假设这样的一个场景，有两个List<string>,分别是listA和listB，其中均有超过1w+的数据量，现在要求找出在B中但是不在A中的数据集合，

于是我们写了以下代码

View Code

listB.ForEach(re =>
             {
                 if (!listA.Contains(re))
                 {
                     //.......
                 }
             });

这样写的话，是能够达到我们的需求的，但是很不幸，时间也会消耗很多。

我们看下List.Contains的源代码实现

View Code

[__DynamicallyInvokable]
 public bool Contains(T item)
 {
     if (item == null)
     {
         for (int j = 0; j < this._size; j++)
         {
             if (this._items[j] == null)
             {
                 return true;
             }
         }
         return false;
     }
     EqualityComparer<T> comparer = EqualityComparer<T>.Default;
     for (int i = 0; i < this._size; i++)
     {
         if (comparer.Equals(this._items[i], item))
         {
             return true;
         }
     }
     return false;
 }

这是因为List.Contains 本质是通过循环查找出该条数据，每一次的调用都会重头循环，所以效率很低。显然，这是不可取的。
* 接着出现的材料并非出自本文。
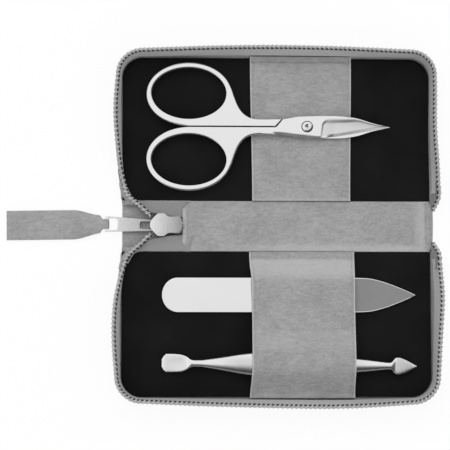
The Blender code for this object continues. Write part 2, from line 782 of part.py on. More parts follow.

于是，我们可以利用Hashtable的键值对改善这种情况。

代码如下：

View Code

listA.ForEach(re =>
             {
                 table.Add(re, re);
             });
             listB.ForEach(re =>
                 {
                     if (table.ContainsKey(re))
                     {
                         //......
                     }
                 });

虽然，多了一个循环，但是总时间确实减少了很多。

我们可以看下Hashtable.ContainsKey源代码：

View Code

public virtual bool ContainsKey(object key)
 {
     uint num;
     uint num2;
     Hashtable.bucket bucket;
     if (key == null)
     {
         throw new ArgumentNullException("key", Environment.GetResourceString("ArgumentNull_Key"));
     }
     Hashtable.bucket[] buckets = this.buckets;
     uint num3 = this.InitHash(key, buckets.Length, out num, out num2);
     int num4 = 0;
     int index = (int) (num % buckets.Length);
     do
     {
         bucket = buckets[index];
         if (bucket.key == null)
         {
             return false;
         }
         if (((bucket.hash_coll & 0x7fffffff) == num3) && this.KeyEquals(bucket.key, key))
         {
             return true;
         }
         index = (int) ((index + num2) % ((ulong) buckets.Length));
     }
     while ((bucket.hash_coll < 0) && (++num4 < buckets.Length));
     return false;
 }

可见，哈希表的数据查找效率不是盖出来的。

我们可以通过下面的代码验证：

View Code

static void Main(string[] args)
         {
             List<string> listA = new List<string>();
             List<string> listB = new List<string>();
             for (int i = 0; i < 9999; i++)
             {
                 listA.Add(i.ToString());
                 listB.Add((i + 1).ToString());
             }
             Stopwatch watch = new Stopwatch();
             watch.Start();
             listB.ForEach(re =>
             {
                 if (!listA.Contains(re))
                 {
                     //.......
                 }
             });
             watch.Stop();
             Console.WriteLine("List.Contains need {0}", watch.ElapsedTicks);
             Hashtable table = new Hashtable();
             watch.Restart();
             listA.ForEach(re =>
             {
                 table.Add(re, re);
             });
             listB.ForEach(re =>
                 {
                     if (table.ContainsKey(re))
                     {
                         //......
                     }
                 });
             watch.Stop();
             Console.WriteLine("Hashtable.Contains need {0}", watch.ElapsedTicks);
             Console.ReadKey(true);
         }

执行的结果如下：

List.Contains need 1920001 Hashtable.Contains need 8493 可以看到，效率提升了很多，当数据量越大，效果越明显。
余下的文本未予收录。